» **WHAT IS BEING ASKED**
Output all of the data below exactly as given.

......

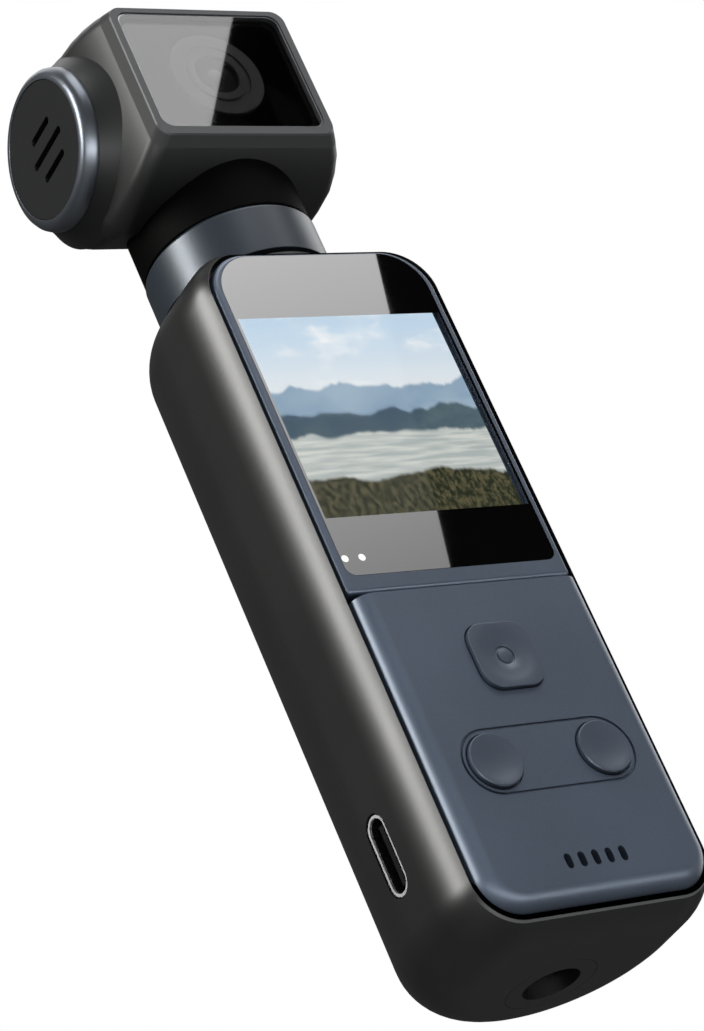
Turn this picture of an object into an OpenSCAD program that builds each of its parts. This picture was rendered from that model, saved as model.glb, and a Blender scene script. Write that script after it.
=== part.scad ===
// Pocket action camera at life size, in millimetres.
// The origin is the mouth of the tripod socket, on the axis that the head turns about.
// +Z runs up the grip, and -Y is the side with the screen and the keys.

/* [Grip] */
// Width of the grip
body_w = 32.4; // [32:0.1:34]
// Height of the grip, from the base to its shoulder
body_h = 84.4; // [83:0.2:90]
// Depth of the grip in front of the head's axis
front_depth = 13.85; // [13.6:0.05:14.2]
// Depth of the grip behind the head's axis
back_depth = 12.45; // [12.3:0.05:14]
// Radius of the corners seen from the front
corner_r = 6.5; // [6:0.1:7]
// Rounding of the shell's edge round its front
front_edge_r = 3; // [2.5:0.1:3]
// Wall of the rear shell
wall = 1.8; // [1.6:0.1:1.9]

/* [Front cover] */
// Width of the dark seam between shell and cover
seam_gap = 0.5; // [0.3:0.05:0.6]
// How far the screen bezel stands out of the shell's lip
bezel_proud = 0.25; // [0.1:0.05:0.4]
// How far the key panel stands out of the shell's lip
panel_proud = 1.45; // [1.3:0.05:1.7]
// Rounding of the key panel's front edge
panel_edge_r = 2; // [1.4:0.1:2.2]
// Height of the gap between bezel and key panel, at its middle
groove_z = 39.5; // [39.2:0.1:40]
// Width of that gap
groove_gap = 0.4; // [0.3:0.05:0.6]
// Width of the bezel beside the glass
screen_rail = 0.85; // [0.7:0.05:1]
// Height of the glass's lower edge
glass_bottom_z = 41.8; // [41.5:0.1:42.5]
// Thickness of the screen's glass
glass_t = 0.8; // [0.6:0.05:0.9]
// Height of the display's lower edge
lcd_z = 46.5; // [46:0.1:48]
// Height of the display
lcd_h = 30.5; // [28:0.1:31]

/* [Keys] */
// Side of the square record key's hole
record_hole = 8; // [7:0.1:8.4]
// Height of the record key's middle
record_z = 30; // [29.6:0.1:30.5]
// Radius of the round keys' holes
round_hole_r = 3.25; // [3:0.05:3.4]
// Distance of each round key's middle from the panel's side
round_key_in = 7.35; // [7.2:0.05:7.6]
// Height of the round keys' middle
round_key_z = 18.2; // [18:0.1:18.4]
// Gap round each key
key_gap = 0.15; // [0.1:0.05:0.2]
// How far each key stands out of the panel
key_proud = 0.5; // [0.4:0.05:0.6]
// Travel of each key
key_travel = 0.35; // [0.25:0.05:0.4]
// Number of speaker slots
slot_count = 5; // [3:2:7]
// Distance between speaker slots
slot_pitch = 1.7; // [1.5:0.05:1.8]

/* [Tripod socket] */
// Radius of the 1/4 inch socket's wall
socket_r = 3.2; // [3.1:0.05:3.3]
// Depth of the socket
socket_depth = 6; // [5:0.1:6.2]
// Outer radius of the socket's insert
insert_r = 5; // [4.6:0.1:5.2]

/* [Neck] */
// Radius of the neck
neck_r = 10.25; // [10:0.05:10.4]
// Height of the fixed neck above the shoulder
neck_h = 1.6; // [1.4:0.1:2]
// Height of the open groove between the fixed neck and the turning ring
neck_groove = 0.6; // [0.4:0.05:0.8]
// Height of the turning ring
ring_h = 6.4; // [6:0.1:6.6]
// Radius of the hollow spindle
spindle_r = 5.93; // [5.5:0.01:6]
// Radial running clearance of the spindle in its bush
run_gap = 0.07; // [0.05:0.01:0.09]
// Turn of the head to its left stop, in degrees
pan_left = 90; // [60:5:90]
// Turn of the head to its right stop, in degrees
pan_right = 180; // [120:5:180]

/* [Head] */
// Half the width of the head
head_half_w = 13.5; // [13.3:0.1:13.8]
// Radius of the head's round back
head_r = 11.3; // [11.1:0.1:11.6]
// Height of the head's middle above the shoulder
head_rise = 25.7; // [25.5:0.1:26.5]
// Distance of the side cap's axis behind the turning axis
head_axis_y = 1.25; // [1:0.05:1.5]
// Wall of the head
head_wall = 1.6; // [1.4:0.1:1.7]
// Distance of the window frame's front from the turning axis
window_y = 12.5; // [12.3:0.1:13]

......

» **THE ANSWER**
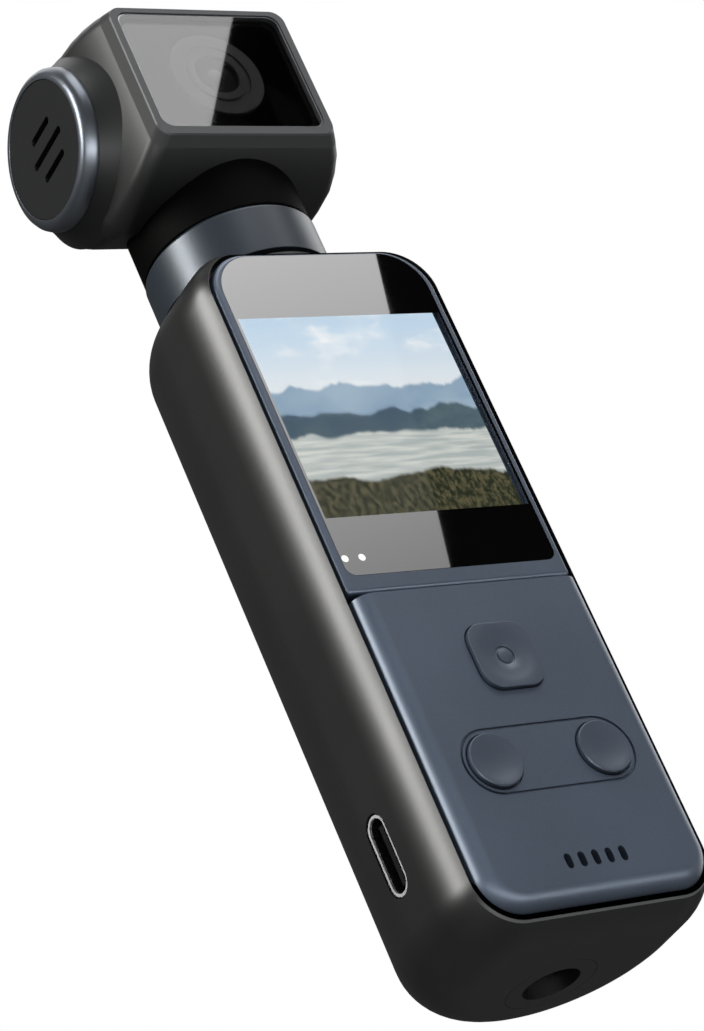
Turn this picture of an object into an OpenSCAD program that builds each of its parts. This picture was rendered from that model, saved as model.glb, and a Blender scene script. Write that script after it.
=== part.scad ===
// Pocket action camera at life size, in millimetres.
// The origin is the mouth of the tripod socket, on the axis that the head turns about.
// +Z runs up the grip, and -Y is the side with the screen and the keys.

/* [Grip] */
// Width of the grip
body_w = 32.4; // [32:0.1:34]
// Height of the grip, from the base to its shoulder
body_h = 84.4; // [83:0.2:90]
// Depth of the grip in front of the head's axis
front_depth = 13.85; // [13.6:0.05:14.2]
// Depth of the grip behind the head's axis
back_depth = 12.45; // [12.3:0.05:14]
// Radius of the corners seen from the front
corner_r = 6.5; // [6:0.1:7]
// Rounding of the shell's edge round its front
front_edge_r = 3; // [2.5:0.1:3]
// Wall of the rear shell
wall = 1.8; // [1.6:0.1:1.9]

/* [Front cover] */
// Width of the dark seam between shell and cover
seam_gap = 0.5; // [0.3:0.05:0.6]
// How far the screen bezel stands out of the shell's lip
bezel_proud = 0.25; // [0.1:0.05:0.4]
// How far the key panel stands out of the shell's lip
panel_proud = 1.45; // [1.3:0.05:1.7]
// Rounding of the key panel's front edge
panel_edge_r = 2; // [1.4:0.1:2.2]
// Height of the gap between bezel and key panel, at its middle
groove_z = 39.5; // [39.2:0.1:40]
// Width of that gap
groove_gap = 0.4; // [0.3:0.05:0.6]
// Width of the bezel beside the glass
screen_rail = 0.85; // [0.7:0.05:1]
// Height of the glass's lower edge
glass_bottom_z = 41.8; // [41.5:0.1:42.5]
// Thickness of the screen's glass
glass_t = 0.8; // [0.6:0.05:0.9]
// Height of the display's lower edge
lcd_z = 46.5; // [46:0.1:48]
// Height of the display
lcd_h = 30.5; // [28:0.1:31]

/* [Keys] */
// Side of the square record key's hole
record_hole = 8; // [7:0.1:8.4]
// Height of the record key's middle
record_z = 30; // [29.6:0.1:30.5]
// Radius of the round keys' holes
round_hole_r = 3.25; // [3:0.05:3.4]
// Distance of each round key's middle from the panel's side
round_key_in = 7.35; // [7.2:0.05:7.6]
// Height of the round keys' middle
round_key_z = 18.2; // [18:0.1:18.4]
// Gap round each key
key_gap = 0.15; // [0.1:0.05:0.2]
// How far each key stands out of the panel
key_proud = 0.5; // [0.4:0.05:0.6]
// Travel of each key
key_travel = 0.35; // [0.25:0.05:0.4]
// Number of speaker slots
slot_count = 5; // [3:2:7]
// Distance between speaker slots
slot_pitch = 1.7; // [1.5:0.05:1.8]

/* [Tripod socket] */
// Radius of the 1/4 inch socket's wall
socket_r = 3.2; // [3.1:0.05:3.3]
// Depth of the socket
socket_depth = 6; // [5:0.1:6.2]
// Outer radius of the socket's insert
insert_r = 5; // [4.6:0.1:5.2]

/* [Neck] */
// Radius of the neck
neck_r = 10.25; // [10:0.05:10.4]
// Height of the fixed neck above the shoulder
neck_h = 1.6; // [1.4:0.1:2]
// Height of the open groove between the fixed neck and the turning ring
neck_groove = 0.6; // [0.4:0.05:0.8]
// Height of the turning ring
ring_h = 6.4; // [6:0.1:6.6]
// Radius of the hollow spindle
spindle_r = 5.93; // [5.5:0.01:6]
// Radial running clearance of the spindle in its bush
run_gap = 0.07; // [0.05:0.01:0.09]
// Turn of the head to its left stop, in degrees
pan_left = 90; // [60:5:90]
// Turn of the head to its right stop, in degrees
pan_right = 180; // [120:5:180]

/* [Head] */
// Half the width of the head
head_half_w = 13.5; // [13.3:0.1:13.8]
// Radius of the head's round back
head_r = 11.3; // [11.1:0.1:11.6]
// Height of the head's middle above the shoulder
head_rise = 25.7; // [25.5:0.1:26.5]
// Distance of the side cap's axis behind the turning axis
head_axis_y = 1.25; // [1:0.05:1.5]
// Wall of the head
head_wall = 1.6; // [1.4:0.1:1.7]
// Distance of the window frame's front from the turning axis
window_y = 12.5; // [12.3:0.1:13]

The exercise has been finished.